We used Braker3 [8] to perform gene structure annotation on 24 high-quality Asteraceae genomes that lacked gene annotations. Braker3 integrates three annotation methods: ab initio gene prediction, homology protein-based gene prediction, and RNA-seq-based gene prediction. The homology protein library includes protein sequences from Arabidopsis, sunflower, cultivated Chrysanthemum, and lettuce, while the transcriptome data comprises samples from various tissues and treatments, with a mapping rate exceeding 80%.

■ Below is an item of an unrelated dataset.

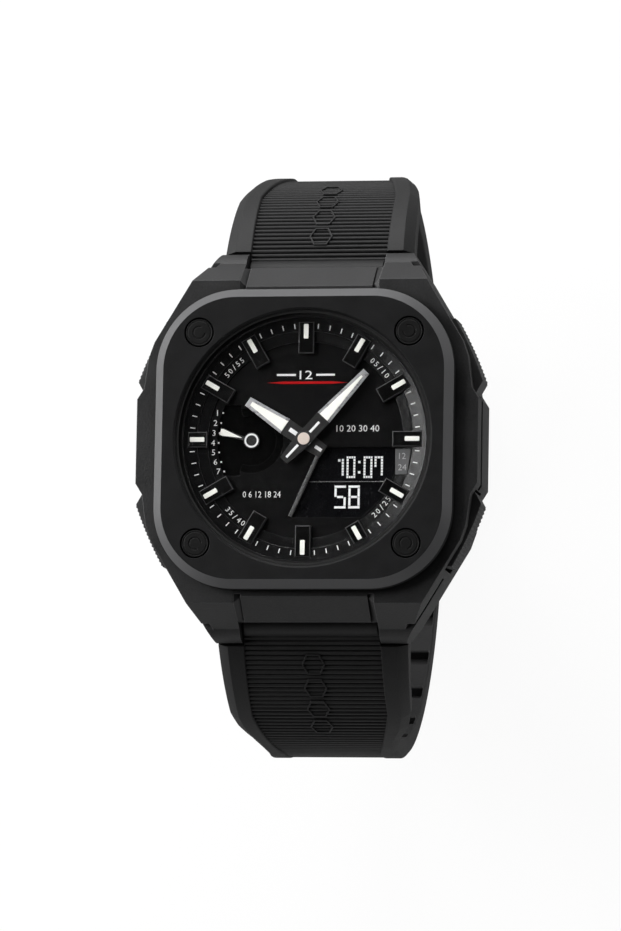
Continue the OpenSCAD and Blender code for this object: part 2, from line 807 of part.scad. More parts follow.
module day_hand() {
    color([0.9, 0.88, 0.82]) translate([day_x, 0, day_hand_z]) clock(day_angle)
        linear_extrude(hand_t) difference() {
            union() {
                circle(1.2);
                polygon([[-0.2, 0], [0.2, 0], [0.5, day_len - 0.4], [0.4, day_len - 0.05],
                    [-0.4, day_len - 0.05], [-0.5, day_len - 0.4]]);
            }
            circle(arbor_r + seat_c);
        }
}

module day_arbor() {
    color([0.75, 0.75, 0.72]) translate([day_x, 0, 0]) clock(day_angle) {
        disc(arbor_r, board_top + 1.2, day_hand_z + hand_t);
        translate([0, 0, gear1_z]) linear_extrude(gear_t) gear_outline(day_teeth, day_mod, 0);
    }
}

// Outline of a gear with tapered teeth: the first tooth's centre points to the phase angle
function tooth(a, root_half, tip_half, root_r, tip_r) = [
    root_r * [cos(a - root_half), sin(a - root_half)], tip_r * [cos(a - tip_half), sin(a - tip_half)],
    tip_r * [cos(a + tip_half), sin(a + tip_half)], root_r * [cos(a + root_half), sin(a + root_half)]];

module gear_outline(teeth, mod, phase) {
    r = teeth * mod / 2;
    step = 360 / teeth;
    polygon([for (i = [0:teeth - 1])
        each tooth(phase + i * step, 0.25 * step, 0.09 * step, r - 1.05 * mod, r + 0.75 * mod)]);
}

// The wheel's teeth stand in the gaps of the cannon pinion, and its pinion's in the hour wheel's
module minute_wheel() {
    phase = 180 / wheel_teeth + minute_angle * cannon_teeth / wheel_teeth - 90;
    color([0.8, 0.65, 0.3]) translate([0, wheel_y, 0]) {
        disc(arbor_r, plate_low, gear1_z + EPS);
        translate([0, 0, gear1_z]) linear_extrude(gear_t) gear_outline(wheel_teeth, cannon_mod, phase);
        translate([0, 0, gear1_z]) linear_extrude(gear2_z + gear_t - gear1_z)
            gear_outline(pinion_teeth, pinion_mod, 0);
    }
}

// Pushers
module pusher_tubes() {
    color([0.7, 0.7, 0.7]) for (q = pusher_at) pusher_axis(q)
        out_ring(tube_r, stem_r + run_c, tube_in, pocket_d - 0.1);
}

module pusher_head() {
    ear = pusher_half_l + pusher_ear;
    difference() {
        translate([0, 0, -pusher_h / 2]) linear_extrude(pusher_h) polygon([[head_back, -ear],
            [pusher_reach - 1.65, -ear], [pusher_reach, -pusher_half_l], [pusher_reach, pusher_half_l],
            [pusher_reach - 1.15, pusher_half_l + 0.35], [head_back, pusher_half_l + 0.35]]);
        out_cylinder(head_back - 1, spring_head_d, spring_hole_r);
    }
}

module pusher(q) {
    color([0.12, 0.12, 0.12]) pusher_axis(q) {
        pusher_head();
        difference() {
            out_cylinder(stem_in, spring_head_d + 0.1, stem_r);
            out_ring(3, stem_groove_r, ring_d - 0.4, ring_d + 0.4);
            out_ring(3, stem_groove_r, clip_d - seat_c, clip_d + clip_t + seat_c);
        }
    }
}

module pusher_gasket(q) {
    color([0.05, 0.05, 0.05]) pusher_axis(q) translate([ring_d, 0, 0]) rotate([0, 90, 0])
        rotate_extrude() translate([(stem_r + run_c + stem_groove_r) / 2, 0]) circle(ring_wire, $fn = 24);
}

module pusher_clip(q) {
    color([0.7, 0.7, 0.7]) pusher_axis(q) difference() {
        out_ring(clip_r, stem_groove_r + seat_c, clip_d, clip_d + clip_t);
        translate([clip_d - 1, -0.55, 0]) cube([3, 1.1, 3]);
    }
}

// Return spring: one wire of six sides wound round the stem
function spring_point(i, j) = let (a = 45 * i, b = 60 * j,
    x = spring_from + (spring_to - spring_from) * i / spring_rings,
    r = spring_coil_r + spring_wire * cos(b))
    [x + spring_wire * sin(b), r * cos(a), r * sin(a)];

module pusher_spring(q) {
    points = [for (i = [0:spring_rings], j = [0:5]) spring_point(i, j)];
    walls = [for (i = [0:spring_rings - 1], j = [0:5])
        let (a = 6 * i + j, b = 6 * i + (j + 1) % 6) each [[a, b, b + 6], [a, b + 6, a + 6]]];
    first = [for (j = [1:4]) [0, j + 1, j]];
    last = [for (j = [1:4]) 6 * spring_rings * [1, 1, 1] + [0, j, j + 1]];
    color([0.7, 0.7, 0.7]) pusher_axis(q) polyhedron(points, concat(walls, first, last), convexity = 6);
}

// Strap
module spring_bar() {
    color([0.6, 0.6, 0.6]) {
        along_x(lug_gap_half - 0.35) translate([bar_y, bar_z]) circle(bar_r);
        along_x(lug_gap_half + 1.3) translate([bar_y, bar_z]) circle(bar_tip_r);
    }
}

// Beside the case an inner arc of its own thins the strap from its shoulders to the band
module upper_band() {
    far = 60;
    intersection() {
        difference() {
            translate(upper_c) circle(upper_r);
            translate(inner_c) circle(inner_r);
        }
        polygon([upper_c, on_arc(upper_c, far, 10), on_arc(upper_c, far, 50), on_arc(upper_c, far, 90)]);
    }
}

// Side view of one half, down to the direction under_a on the lowest arc
module strap_side(under_a) {
    upper_band();
    sector(side_c, side_r - strap_t, side_r, 90 - EPS, 90 + side_turn + EPS);
    sector(under_c, under_r - strap_t, under_r, 90 + side_turn, under_a);
}

function upper_z(a) = upper_c.y + upper_r * cos(a);

// Front view of one half
module strap_front() {
    half = [[strap_half_top, 20], [strap_half_top, upper_z(shoulder_at)],
        [strap_half_top - 1.4, upper_z(52)], [strap_half + 0.5, upper_z(70)], [strap_half, upper_z(83)],
        [strap_half, -80]];
    polygon(concat(half, reversed(mirrored(half, -1, 1))));
}

// The ribbed field's half width at a height, straight at first and then drawn in
function rib_half(z) = knuckle_half - rib_end_in * max(0, upper_z(rib_straight_to) - z)
    / (upper_z(rib_straight_to) - upper_z(rib_zone_to));

module rib_field() {
    low = upper_z(rib_zone_to);
    mid = upper_z(rib_straight_to);
    intersection() {
        along_x(strap_half_top) sector(upper_c, upper_r - rib_drop - rib_depth, upper_r + 2, 0, rib_zone_to);
        along_y(0, 80) polygon([[knuckle_half, 20], [knuckle_half, mid], [rib_half(low), low],
            [-rib_half(low), low], [-knuckle_half, mid], [-knuckle_half, 20]]);
    }
}

module ribs() {
    for (i = [0:rib_count - 1])
        let (a = rib_from + rib_step * i, p = on_arc(upper_c, upper_r - rib_drop - rib_r, a))
        if (a < rib_zone_to) along_x(rib_half(p.y) + (a > 27 ? 0.1 : 0)) translate(p) circle(rib_r);
}

// What both halves share: the knuckle, the shoulders and the band
module strap_half_body(under_a) {
    difference() {
        union() {
            difference() {
                intersection() {
                    along_x(strap_half_top + 1) strap_side(under_a);
                    along_y(0, 80) strap_front();
                }
                rib_field();
                // Nothing but the knuckle lies between the lugs
                along_x(40) translate([bar_y - 20, bar_z - 7]) square(20);
            }
            along_x(knuckle_half) translate([bar_y, bar_z]) circle(knuckle_r);
        }
        both_sides() translate([knuckle_half, bar_y, bar_z]) rotate([0, 90, 0])
            cylinder(h = 20, r = shoulder_gap_r);
        along_x(40) translate([bar_y, bar_z]) circle(bar_r + run_c);
    }
    ribs();
}

// Places children at a direction on the lowest arc: Z points outwards, Y towards the lower half
module under_wrist(angle) {
    translate([0, under_c.x, under_c.y]) rotate([180 + angle, 0, 0]) children();
}

module at_pin() {
    under_wrist(pin_angle) translate([0, 0, pin_mid_r]) children();
}

// Loop round both layers of the strap, gap away from the inner one
module keeper(angle, gap) {
    half = strap_half + loose_c;
    low = under_r - strap_t - gap;
    high = layer2_r + 0.25;
    translate([0, under_c.x, under_c.y]) rotate([90, 0, 90]) rotate([0, 0, angle - 90])
        rotate_extrude(angle = keeper_arc, $fn = 180) difference() {
            rounded_rect([low - keeper_wall, -half - keeper_wall], [high + keeper_wall, half + keeper_wall],
                0.8);
            translate([low, -half]) square([high - low, 2 * half]);
        }
}

module strap_upper() {
    color([0.13, 0.13, 0.13]) {
        difference() {
            union() {
                strap_half_body(180 - pin_angle);
                at_pin() along_x(strap_half - 0.05) circle(end_knuckle_r);
            }
            at_pin() along_x(40) circle(pin_r + run_c);
            at_pin() along_x(tongue_w / 2 + loose_c) {
                circle(notch_r);
                translate([0, -link_inset * notch_r]) square([6, 2 * link_inset * notch_r]);
            }
        }
        keeper(fixed_keeper_at, -0.1);
    }
}

module slots(from, to) {
    for (k = [from:to]) under_wrist(slot_at + k * slot_step)
        translate([0, 0, under_r - strap_t - 1]) linear_extrude(layer2_r - under_r + strap_t + 2) {
            square([slot_w, slot_l - slot_w], center = true);
            for (y = [-1, 1]) translate([0, y * (slot_l - slot_w) / 2]) circle(slot_w / 2);
        }
}

// Shallow pockets across the inner face, given by their directions on one arc
module inner_pockets(c, r, directions) {
    for (a = directions) translate([0, c.x, c.y]) rotate([-a, 0, 0])
        translate([-pocket_half, -pocket_len / 2, r - 1]) cube([2 * pocket_half, pocket_len, 1 + pocket_deep]);
}

module strap_lower() {
    under_pockets = [for (k = [-7:-4]) 180 + slot_at + (k + 0.5) * slot_step];
    color([0.13, 0.13, 0.13]) difference() {
        mirror([0, 1, 0]) difference() {
            strap_half_body(180 + ramp_from);
            inner_pockets(inner_c, inner_r, [58, 76]);
            inner_pockets(side_c, side_r - strap_t, [94, 106]);
            inner_pockets(under_c, under_r - strap_t, under_pockets);
        }
        slots(-6, -3);
    }
}

function ramp(t) = t * t * (3 - 2 * t);
function ramp_point(r, t) = on_arc(under_c, r + (layer2_r - under_r) * ramp(t),
    180 - ramp_from - (ramp_to - ramp_from) * t);

// The free end of the lower half climbs over the buckle's pin and lies on the upper half
module strap_tail() {
    t = [for (i = [0:ramp_steps]) i / ramp_steps];
    color([0.13, 0.13, 0.13]) difference() {
        along_x(strap_half) {
            polygon(concat([for (k = t) ramp_point(under_r - strap_t, k)],
                reversed([for (k = t) ramp_point(under_r, k)])));
            sector(under_c, layer2_r - strap_t, layer2_r, 180 - tail_end, 180 - ramp_to + 0.05);
        }
        slots(-2, 2);
        under_wrist(tail_end) both_sides() translate([strap_half, 0, layer2_r])
            rotate([0, 0, 45]) cube([6, 6, 20], center = true);
    }
}

// Buckle
module buckle_frame() {
    arm_half = (buckle_half_out - buckle_half_in) / 2;
    color([0.16, 0.16, 0.17]) at_pin() difference() {
        union() {
            both_sides() translate([buckle_half_in + arm_half, 0, 0]) along_x(arm_half)
                link([0, 0], buckle_ring_r, bar_at, buckle_bar_r);
            along_x(buckle_half_out) translate(bar_at) circle(buckle_bar_r);
        }
        along_x(pin_half + 0.05) circle(pin_r + seat_c);
    }
}

module buckle_pin() {
    color([0.6, 0.6, 0.6]) at_pin() along_x(pin_half) circle(pin_r);
}

module buckle_tongue() {
    color([0.2, 0.2, 0.21]) at_pin() along_x(tongue_w / 2) difference() {
        union() {
            for (i = [1:len(tongue_path) - 2])
                link(tongue_path[i], tongue_t / 2, tongue_path[i + 1], tongue_t / 2);
            link(tongue_path[0], tongue_ring_r, tongue_path[1], tongue_t / 2);
        }
        circle(pin_r + run_c);
    }
}

module free_keeper() {
    color([0.14, 0.14, 0.14]) keeper(free_keeper_at, 0.25);
}

case_shell();
bezel();
bezel_bolts();
crystal();
crystal_gasket();
case_back();
case_back_gasket();
case_back_screws();
dial_plate();
day_dial();
minute_ring();
hour_markers();
hour_lume();
lcd_panel();
lcd_frame();
light_guide();
zebra_strip();
movement_holder();
movement_plate();
circuit_board();
step_motors();
battery();
battery_clip();
buzzer();
minute_hand();
minute_arbor();
hand_cap();
hour_hand();
hour_wheel();
minute_wheel();
day_hand();
day_arbor();
pusher_tubes();
pusher(pusher_at[0]);  // pusher_2
pusher(pusher_at[1]);  // pusher_4
pusher(pusher_at[2]);  // pusher_8
pusher(pusher_at[3]);  // pusher_10
pusher_gasket(pusher_at[0]);  // pusher_2_gasket
pusher_gasket(pusher_at[1]);  // pusher_4_gasket
pusher_gasket(pusher_at[2]);  // pusher_8_gasket
pusher_gasket(pusher_at[3]);  // pusher_10_gasket
pusher_clip(pusher_at[0]);  // pusher_2_clip
pusher_clip(pusher_at[1]);  // pusher_4_clip
pusher_clip(pusher_at[2]);  // pusher_8_clip
pusher_clip(pusher_at[3]);  // pusher_10_clip
pusher_spring(pusher_at[0]);  // pusher_2_spring
pusher_spring(pusher_at[1]);  // pusher_4_spring
pusher_spring(pusher_at[2]);  // pusher_8_spring
pusher_spring(pusher_at[3]);  // pusher_10_spring
spring_bar();  // spring_bar_upper
mirror([0, 1, 0]) spring_bar();  // spring_bar_lower
strap_upper();
strap_lower();
strap_tail();
buckle_frame();
buckle_pin();
buckle_tongue();
free_keeper();
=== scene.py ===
"""Dresses a packed sports watch: resin strap, printed dial, luminous hands and a white studio.

Sizes are in millimetres in the part's own frame: the origin lies on the case back's outer face,
+X points to 3 o'clock, +Y to 12 o'clock and +Z to the reader. Angles are in degrees. Surfaces are
turned into metres when they become meshes.
"""

from __future__ import annotations

import logging
import math
import sys
from collections.abc import Sequence
from dataclasses import dataclass, field
from enum import Enum
from functools import cache

import bmesh
import bpy
import numpy as np
from mathutils import Matrix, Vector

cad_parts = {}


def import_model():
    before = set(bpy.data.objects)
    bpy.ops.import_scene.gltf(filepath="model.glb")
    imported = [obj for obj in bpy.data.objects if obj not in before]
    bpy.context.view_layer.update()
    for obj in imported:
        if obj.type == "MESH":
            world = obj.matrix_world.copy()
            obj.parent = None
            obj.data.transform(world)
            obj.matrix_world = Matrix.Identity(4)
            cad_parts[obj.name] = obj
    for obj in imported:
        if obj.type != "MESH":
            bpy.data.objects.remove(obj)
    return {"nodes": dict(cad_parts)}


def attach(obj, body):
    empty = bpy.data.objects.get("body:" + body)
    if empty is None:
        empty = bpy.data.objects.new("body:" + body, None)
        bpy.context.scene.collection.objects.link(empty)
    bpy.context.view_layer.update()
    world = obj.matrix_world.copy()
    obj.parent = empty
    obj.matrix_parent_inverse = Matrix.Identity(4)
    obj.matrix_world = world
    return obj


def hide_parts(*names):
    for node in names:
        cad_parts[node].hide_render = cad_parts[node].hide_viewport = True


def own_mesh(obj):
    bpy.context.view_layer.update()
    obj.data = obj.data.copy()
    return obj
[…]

Variations, including 30,507,963 SNPs and 12,257,327 InDels, were identified from 2,392 transcriptomes. To explore the impact of these variations on gene expression, we developed the 'Genome Variations' page. This page integrates genetic variation and gene expression data, providing descriptions of effect annotations and associations between genotype and gene expression. Users can enter a gene name, gene ID, or chromosome region to identify candidate variations that correlate with gene expression using the Single-locus module.
SNP calling was performed using the Genome Analysis Toolkit (v4.1.4.1) [9]. SNPs from the joint genotyping were further filtered to exclude sites with a minor allele frequency (MAF) < 0.05, and those with missing data. The annotations and effects of SNPs on gene function were predicted using SnpEff (v5.0) software [10].